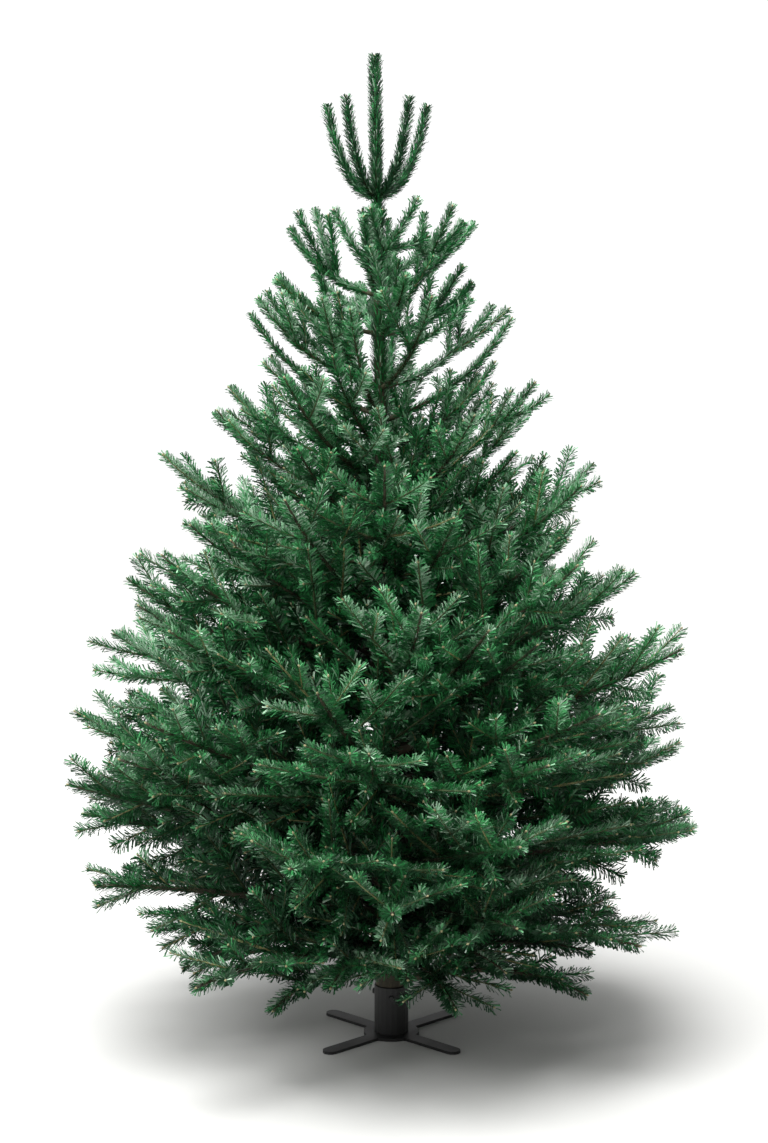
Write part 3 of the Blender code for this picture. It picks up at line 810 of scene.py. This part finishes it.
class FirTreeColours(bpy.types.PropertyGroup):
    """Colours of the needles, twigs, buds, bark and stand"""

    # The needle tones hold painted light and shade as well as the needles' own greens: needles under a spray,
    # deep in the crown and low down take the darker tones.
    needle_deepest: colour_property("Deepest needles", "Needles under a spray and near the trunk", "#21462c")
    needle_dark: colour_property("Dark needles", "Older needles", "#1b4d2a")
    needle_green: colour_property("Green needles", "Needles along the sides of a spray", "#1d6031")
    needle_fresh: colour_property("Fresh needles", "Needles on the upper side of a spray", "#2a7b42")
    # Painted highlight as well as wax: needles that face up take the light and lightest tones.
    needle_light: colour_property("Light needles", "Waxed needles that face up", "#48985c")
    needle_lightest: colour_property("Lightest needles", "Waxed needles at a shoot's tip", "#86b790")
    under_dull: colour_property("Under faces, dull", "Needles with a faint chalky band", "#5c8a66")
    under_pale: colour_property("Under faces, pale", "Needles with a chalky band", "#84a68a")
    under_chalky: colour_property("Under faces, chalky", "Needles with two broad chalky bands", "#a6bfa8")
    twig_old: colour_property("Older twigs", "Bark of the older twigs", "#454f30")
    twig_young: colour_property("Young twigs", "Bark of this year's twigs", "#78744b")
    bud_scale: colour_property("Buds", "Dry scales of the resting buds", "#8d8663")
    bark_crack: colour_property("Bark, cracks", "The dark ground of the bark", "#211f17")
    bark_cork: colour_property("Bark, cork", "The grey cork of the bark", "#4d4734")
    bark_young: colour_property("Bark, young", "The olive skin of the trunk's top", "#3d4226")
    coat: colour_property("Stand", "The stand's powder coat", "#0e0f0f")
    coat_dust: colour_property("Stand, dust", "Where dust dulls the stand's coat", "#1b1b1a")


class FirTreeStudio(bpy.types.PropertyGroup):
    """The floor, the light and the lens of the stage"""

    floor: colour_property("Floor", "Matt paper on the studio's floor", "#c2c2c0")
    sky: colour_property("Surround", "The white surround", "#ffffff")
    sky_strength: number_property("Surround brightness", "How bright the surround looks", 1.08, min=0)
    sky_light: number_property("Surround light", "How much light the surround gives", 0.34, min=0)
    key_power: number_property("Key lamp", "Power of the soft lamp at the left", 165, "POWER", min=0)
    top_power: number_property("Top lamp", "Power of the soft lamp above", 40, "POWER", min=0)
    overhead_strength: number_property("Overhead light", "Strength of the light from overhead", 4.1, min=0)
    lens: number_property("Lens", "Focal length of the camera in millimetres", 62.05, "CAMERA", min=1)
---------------
§ EXERCISE DIRECTIONS
What is needed is an exact copy of the lines from the start of the listing through the line where "floor, the light" sits, please, both end lines included and nothing more.

§ FINAL RESULT
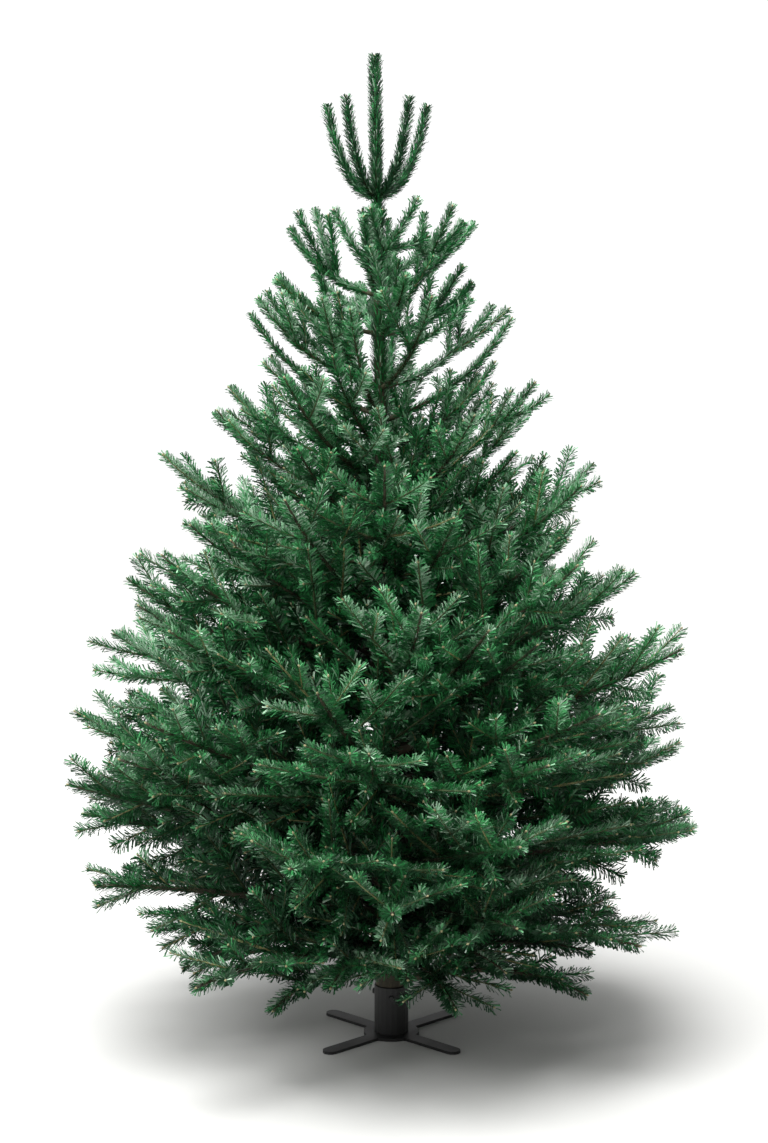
Write part 3 of the Blender code for this picture. It picks up at line 810 of scene.py. This part finishes it.
class FirTreeColours(bpy.types.PropertyGroup):
    """Colours of the needles, twigs, buds, bark and stand"""

    # The needle tones hold painted light and shade as well as the needles' own greens: needles under a spray,
    # deep in the crown and low down take the darker tones.
    needle_deepest: colour_property("Deepest needles", "Needles under a spray and near the trunk", "#21462c")
    needle_dark: colour_property("Dark needles", "Older needles", "#1b4d2a")
    needle_green: colour_property("Green needles", "Needles along the sides of a spray", "#1d6031")
    needle_fresh: colour_property("Fresh needles", "Needles on the upper side of a spray", "#2a7b42")
    # Painted highlight as well as wax: needles that face up take the light and lightest tones.
    needle_light: colour_property("Light needles", "Waxed needles that face up", "#48985c")
    needle_lightest: colour_property("Lightest needles", "Waxed needles at a shoot's tip", "#86b790")
    under_dull: colour_property("Under faces, dull", "Needles with a faint chalky band", "#5c8a66")
    under_pale: colour_property("Under faces, pale", "Needles with a chalky band", "#84a68a")
    under_chalky: colour_property("Under faces, chalky", "Needles with two broad chalky bands", "#a6bfa8")
    twig_old: colour_property("Older twigs", "Bark of the older twigs", "#454f30")
    twig_young: colour_property("Young twigs", "Bark of this year's twigs", "#78744b")
    bud_scale: colour_property("Buds", "Dry scales of the resting buds", "#8d8663")
    bark_crack: colour_property("Bark, cracks", "The dark ground of the bark", "#211f17")
    bark_cork: colour_property("Bark, cork", "The grey cork of the bark", "#4d4734")
    bark_young: colour_property("Bark, young", "The olive skin of the trunk's top", "#3d4226")
    coat: colour_property("Stand", "The stand's powder coat", "#0e0f0f")
    coat_dust: colour_property("Stand, dust", "Where dust dulls the stand's coat", "#1b1b1a")


class FirTreeStudio(bpy.types.PropertyGroup):
    """The floor, the light and the lens of the stage"""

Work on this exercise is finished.